Consider the words in your procedures. Were they written by anyone involved in the process they were designed to support? Unfortunately I’ve seen time and again a 40-page masterpiece an engineer has developed that is incomprehensible to anyone other than a superstar engineer. And the only person who will ever read this document will be a quality professional, and that will be during an audit. What a regretful waste of time and resources. Why not get the people who actually perform the process to document the way that they do things, and get an engineer to approve it if necessary? I've found that this way, process users take ownership of the procedures, with greater compliance to them as a natural result.
Because we live in a world connected by this thing called the Internet, you no doubt also have a global management system, where a colleague 12 time zones away has to comply with the company’s complex instructions. Living and working in a country where English is the primary language, are we ignorant to the fact that English is the secondary or tertiary language for many of our colleagues overseas? Could there be something that is lost in translation?
Take for example South Africa, which recognizes 11 languages. English is spoken by 8 percent of the population: Should we translate? This reminds me of a recent discussion I had over which “English” will be used in procedures: American or British English (or as I like to call it, Americanese or Proper). Being from the UK, I speak and write in “Proper”; however, the team at Quality Digest likes to add the colored stains of Americanese to my columns and translate for you, dear reader. (Guys, did you just edit the “u” out of that “coloured” in the last sentence?)
Why would I think this is an unimportant discussion to have? If you need to describe how you do things around your business, just get it down on paper and worry about the spelling afterwards.
Back to my South Africa example, I believe we should work to ensure that any business information is expressed in a way that is meaningful to its stakeholders, and we should always consider translation. Otherwise I’d be fearful that an engineering instruction, containing important safety information but not translated into Xhosa, might put a colleague at risk in South Africa.
That brings me to another issue of quality management systems: how we access or grant access to the information. I will always strongly argue for having the information you need at the point of use—although the closest point many people have to this information is the computer that serves as the doorway to the Internet. It’s worth considering that you share your documents via an intranet system. However, what are the computer literacy rates in your global business? Using the South African example again, where 4.2 percent of the population have access to computers, will your message get across?
I’ve explained that we need to translate to a language that is meaningful to the user, and that putting it online may not get to the intended user. However, I have not explained how to become an artisan of quality, or the art of writing procedures.
Being mindful that America does rank 10th for literacy in the world, there are some great examples of procedures that have been written in such a way that the user will get the engineer’s instruction and it will be at the point of use for the user. And I want you, my dear quality professional, to see what a non-Americanese-speaking company has done to ensure that important instructions are communicated effectively: the instruction procedure for building an Ikea bookshelf. It is a perfect example of how to write a world-class procedure.

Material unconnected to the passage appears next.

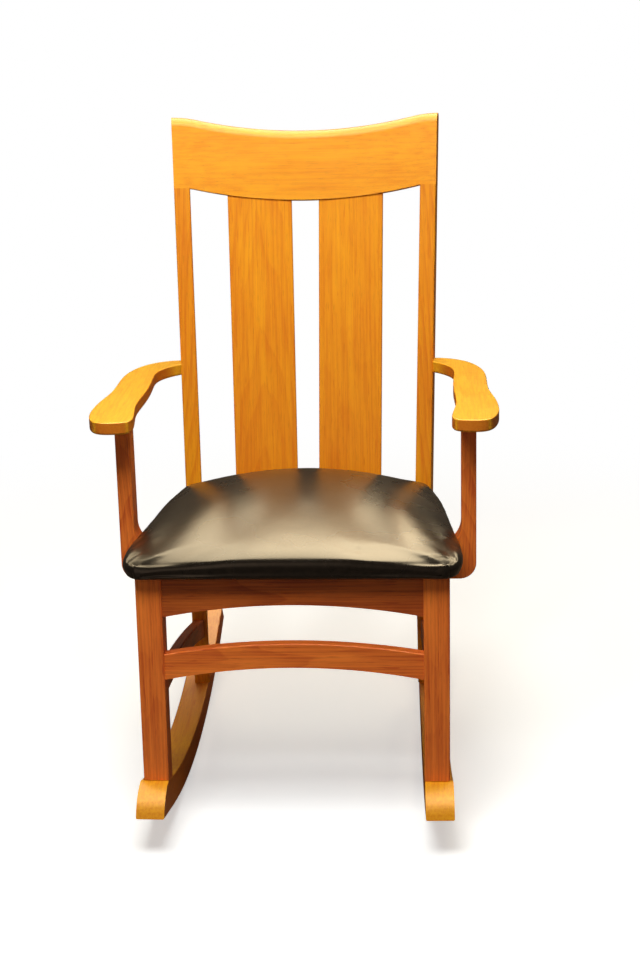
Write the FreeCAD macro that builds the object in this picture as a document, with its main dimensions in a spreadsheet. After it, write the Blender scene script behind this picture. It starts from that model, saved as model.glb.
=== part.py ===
# Hickory rocking chair with a padded leather seat.
#
# The chair is drawn level, the way it is laid out on the bench. X runs to the right
# as a viewer faces the front, Y runs to the back and Z runs up. In that drawing the
# centre of the rockers' arc is straight above the origin. The last step of every
# placement rolls the whole chair back by rest_lean_angle, to where it balances on the floor,
# and moves the middle of its footprint to the origin. Lengths are in millimetres and
# angles in degrees. Pieces on the right are made first and the left ones mirror them.
import FreeCAD, Part
import math
import os
import Sketcher
from FreeCAD import Placement, Rotation, Vector

SIZES = {
    # Rockers, seen from the side, and how the chair stands on them
    "rocker_radius": 1000.0,
    "rocker_width": 47.0,
    "rocker_height": 46.0,
    "rocker_taper": 27.0,
    "nose_angle": 12.4,
    "nose_flat": 93.2,
    "nose_length": 62.0,
    "nose_rise": 11.5,
    "tail_angle": 27.4,
    "rocker_spacing": 412.8,
    "toe_in_angle": 1.34,
    "wear_flat": 0.3,
    "rest_lean_angle": 4.8,
    # Front legs, with the rail and stretcher between them
    "seat_height": 433.6,
    "leg_reach": 229.1,
    "leg_rake_angle": 3.0,
    "leg_width": 43.0,
    "leg_foot_width": 41.5,
    "leg_depth": 43.0,
    "front_setback": 4.0,
    "rail_height": 67.0,
    "rail_thickness": 22.0,
    "rail_arch": 20.0,
    "stretcher_drop": 130.0,
    "stretcher_height": 44.0,
    "stretcher_thickness": 22.0,
    "stretcher_arch": 17.5,
    "stretcher_bottom_arch": 20.5,
    # Back posts, each sawn from one board with a bend at the seat
    "post_gap": 392.0,
    "post_front": 203.1,
    "post_width": 29.0,
    "post_depth": 40.0,
    "post_top_depth": 30.0,
    "post_foot_depth": 36.0,
    "post_length": 573.5,
    "post_rake_angle": 11.0,
    "post_splay_angle": 3.4,
    "post_turn_angle": 6.7,
    "post_bend_radius": 180.0,
    # Crest rail and the two back slats
    "crest_height": 128.2,
    "crest_thickness": 30.0,
    "crest_top_dip": 25.6,
    "crest_ear": 40.0,
    "crest_bottom_dip": 23.2,
    "crest_front_round": 16.0,
    "crest_back_round": 8.0,
    "slat_width": 117.0,
    "slat_foot_width": 114.2,
    "slat_thickness": 12.0,
    "slat_inset": 4.0,
    "slat_spread": 166.6,
    "slat_foot_spread": 152.0,
    "rear_rail_thickness": 26.0,
    # Side stretchers, given by the heights of their centre lines
    "side_stretcher_height": 36.0,
    "side_stretcher_thickness": 19.0,
    "side_stretcher_inset": 3.2,
    "side_stretcher_arch": 10.0,
    "side_stretcher_under_arch": 18.0,
    "side_stretcher_front": 242.0,
    "side_stretcher_rear": 173.5,
    # Arms and the crooks that carry them
    "arm_length": 443.0,
    "arm_reach": 107.0,
    "arm_thickness": 21.0,
    "arm_top_round": 2.0,
    "arm_under_round": 4.0,
    "arm_height": 684.1,
    "arm_rear": 280.0,
    "arm_slope_angle": 1.02,
    "support_spread": 601.0,
    "support_width": 25.0,
    "support_depth": 45.0,
    "support_setback": 144.0,
    "support_corner": 28.0,
    "support_crook": 44.0,
    "support_foot_height": 51.0,
    # Joints
    "tenon_length": 18.0,
    "tenon_thickness": 10.0,
    "slat_tenon_thickness": 8.0,
    "slat_tenon_length": 14.0,
    "slat_shoulder": 8.0,
    "post_tenon_length": 24.0,
    "post_tenon_width": 14.0,
    "glue_gap": 0.1,
    "mortise_room": 1.0,
    "dowel_diameter": 12.0,
    "dowel_length": 48.0,
    "arm_dowel_length": 24.0,
    "edge_round": 2.5,
    # Corner blocks and screws
    "block_size": 100.0,
    "block_height": 20.0,
    "screw_inset": 14.0,
    "screw_diameter": 4.0,
    "screw_head_diameter": 8.0,
    "screw_head_height": 3.0,
    "screw_length": 30.0,
    "screw_point": 5.0,
    "arm_screw_length": 48.0,
    "arm_screw_spacing": 12.0,
    "crook_screw_spacing": 20.0,
    # Seat
    "seat_overhang": 27.0,
    "seat_room": 7.0,
    "seat_post_room": 6.2,
    "crown_height": 94.0,
    "leather_thickness": 1.5,
    "leather_margin": 45.0,
    "cloth_gap": 0.5,
    "board_thickness": 12.0,
    "board_inset": 8.0,
    "seat_gap": 1.5,
    # One overrun for every cut that passes right through
    "overrun": 60.0,
}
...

Since it offers no guarantee of the user’s abilities to ensure quality in the assembly process, I would recommend some level of adult supervision.
Granted, not all rules or requirements can be expressed visually, and you may have to consider your art of the procedure expressed in a different medium. For each document that you facilitate that describes your business, please be mindful of its intended customer or user, and how it will be available at its point of use. And most of all, “keep it simple, stupid” (KISS). All of which leads me to the parable of the CEO’s procedures:
A fellow had just been hired as the new CEO of a large corporation. The CEO who was stepping down met with him privately and presented him with three procedures, numbered one through three, and in three separate envelopes. “Open these in order if you run up against a problem you don't think you can solve,” said the outgoing CEO.
Business was running smoothly for the new CEO, but six months later, sales took a downturn, and he was catching a lot of heat. About at wit’s end, the CEO remembered the three procedures. He went to his drawer and took out the first envelope. The simplistic instruction read, “Blame your predecessor.” So he called a press conference and tactfully laid the blame at the feet of the previous CEO. Satisfied with his comments, the press—and Wall Street—responded positively, sales began to pick up, and the problem was soon behind him.
About a year later, the company was experiencing a slight dip in sales combined with serious product quality problems. Having learned from his previous experience, the CEO opened the second envelope. The instruction simply read, “Reorganize.” This he did, and the company quickly rebounded.
After several consecutive profitable quarters, the company once again fell on difficult times. The CEO went to his office, closed the door, and opened the third envelope—the last available procedure. The message said, “Prepare three envelopes, reinsert the three procedures, and issue to your replacement.”